Hmm, it would be nice maintain compatibility with tensorflow and pass upper=False to torch.potrf. I'll lump that change into some upcoming changes we're doing to support more batching (since batch torch.gesv is on on the way).

[dwd31415]

Yeah, these changes should be fairly easy to implement. Support for batched parameters also would be really nice to have. But although batched torch.gesv is great, I think we would also need batched torch.potrf. Or do you know of any way to get around that?

[tbrx]

I was wondering about batched torch.potrf and torch.potrs as well.

I think that batched torch.gesv will be enough for computing the .log_prob(); if it is like the current torch.gesv it should return not just the solutions but also a LU decomposition, which we can use to then quickly compute the log determinant.
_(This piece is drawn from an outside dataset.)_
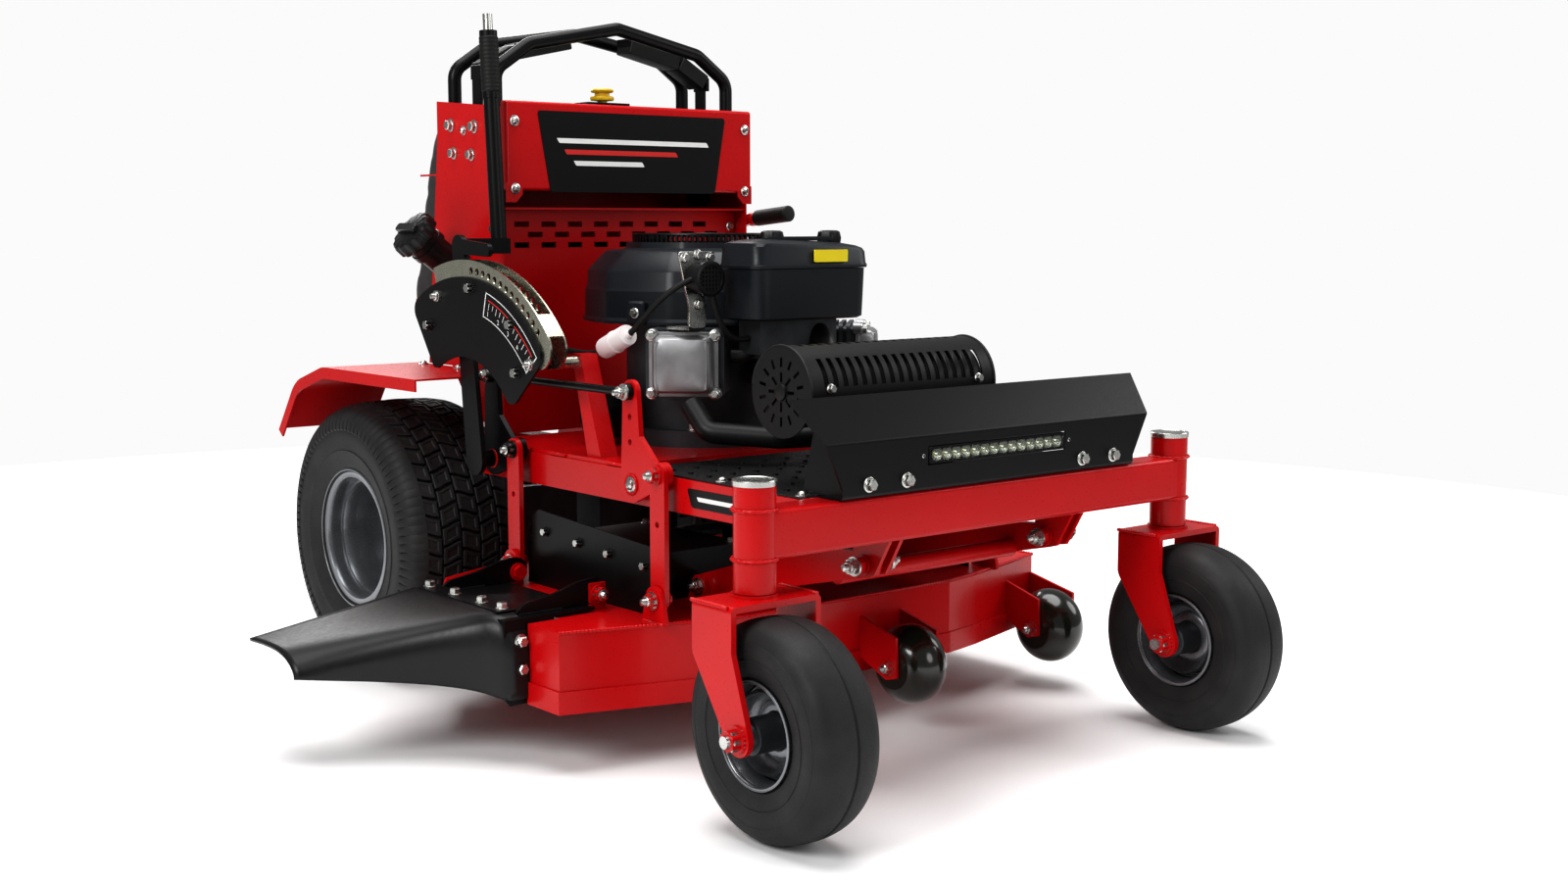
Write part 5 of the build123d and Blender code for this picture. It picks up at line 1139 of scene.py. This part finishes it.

But I'm actually not sure what we should do about sampling, without batched torch.potrf. Something like torch.symeig or similar would also work fine, but I don't think any of these are batched either…

[fritzo]

How about we require the scale_tril argument if batching is required, and raise NotImplementedError in case a user provides a batched covariance_matrix?

[dwd31415]

I guess that that would be a possibility, but the functionality would be seriously limited.

[dwd31415]

At least on the CPU it would be possible to fall back to numpy.linalg.cholesky or numpy.linalg.eig, since they both support batched inputs. Of course that would make differentiation via autograd impossible and completely lack support for CUDA tensors. So it's not a really good solution but at least it could be a temporary workaround. I also don't really see a good alternative here, a distributions that does not support sampling is not really useful either and it would at least allow us to implement most things right away and then switch them to a pure PyTorch implementation as soon as the necessary functions become available.